Jules Supervielle (1884-1960) est né à Montevideo (
Uruguay) (comme
Lautréamont et
Jules Laforgue), mais sa famille était originaire d'Oloron-Sainte-Marie (Basses-Pyrénées, aujourd'hui Pyrénées-Atlantiques) et il y est enterré. Oloron est ma ville natale.
Jules Supervielle aurait pu être mon grand-père.
Ensuite
Supervielle est un grand poète. Son domaine à lui ce n'est pas l'épopée, ni la satire, ni le pamphlet, ni même la poésie purement lyrique. En fait sa poésie échappe elle aussi à toute classification : elle est à la fois familière, profonde, très proche de la nature, et très proche des humains. Elle n'a pas la transparence d'
Eluard, le lyrisme d'
Aragon, l'humour de
Desnos, elle ne revendique aucun modernisme, ne s'enferme pas non plus dans un quelconque passéisme. Elle est sa poésie, la poésie de
Jules Supervielle, subtile, souvent touchante, attachée à des sentiments comme la nostalgie ou une forme de désenchantement, peut-être, mais dont le fil rouge semble être la place de l'homme dans le monde, le monde réel et le monde imaginaire.
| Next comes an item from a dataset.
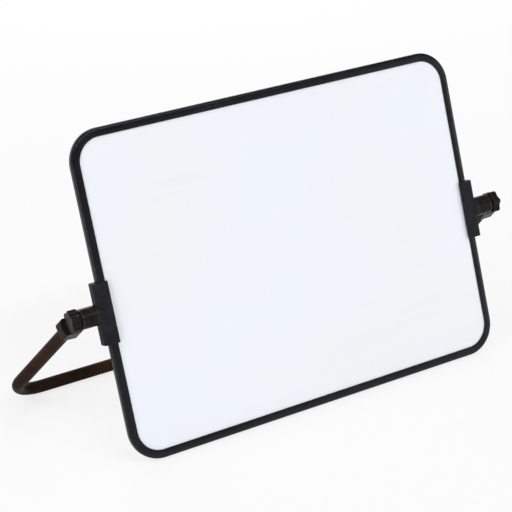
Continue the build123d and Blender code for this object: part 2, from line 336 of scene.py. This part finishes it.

Les deux recueils que voici donnent une idée assez précise de ce que propose
Supervielle. Il fait fi des règles classiques de prosodie, de métrique et de versification, il ne se sert pas des schémas habituels, il utilise plus souvent des assonances que de rimes... le résultat donne une simplicité de forme et de ton qui emporte l'adhésion; simplicité qui n'exclut pas d'ailleurs une certaine profondeur :
Supervielle nous invite aussi à réfléchir sur nous-mêmes.
J'ai mis en citation trois
poèmes qui illustrent bien ce propos.
Oloron-Sainte-Marie est un hommage à la ville de ses parents, où ils moururent l'année de sa naissance, empoisonnés par de l'eau corrompue. Hommage à la cité, et au-delà hommage émouvant à ses parents et à ses ancêtres - hommage que nous pouvons prendre à notre compte, qui que nous soyons, et d'où que nous venions.
La demeure entourée, plus léger, est à la fois un hymne à la nature et une parabole sur la place de l'homme dans l'univers.
Les amis inconnus ... le titre se suffit à lui-même.
Il faut relire
Supervielle, un peu méconnu aujourd'hui, parce qu'il nous parle de lui, parce qu'il nous parle de nous, parce qu'il nous parle du monde qui nous entoure, et de celui à l'intérieur de nous...
Il faut relire
Supervielle parce qu'il le vaut bien, et parce que
Supervielle, c'est un peu nous.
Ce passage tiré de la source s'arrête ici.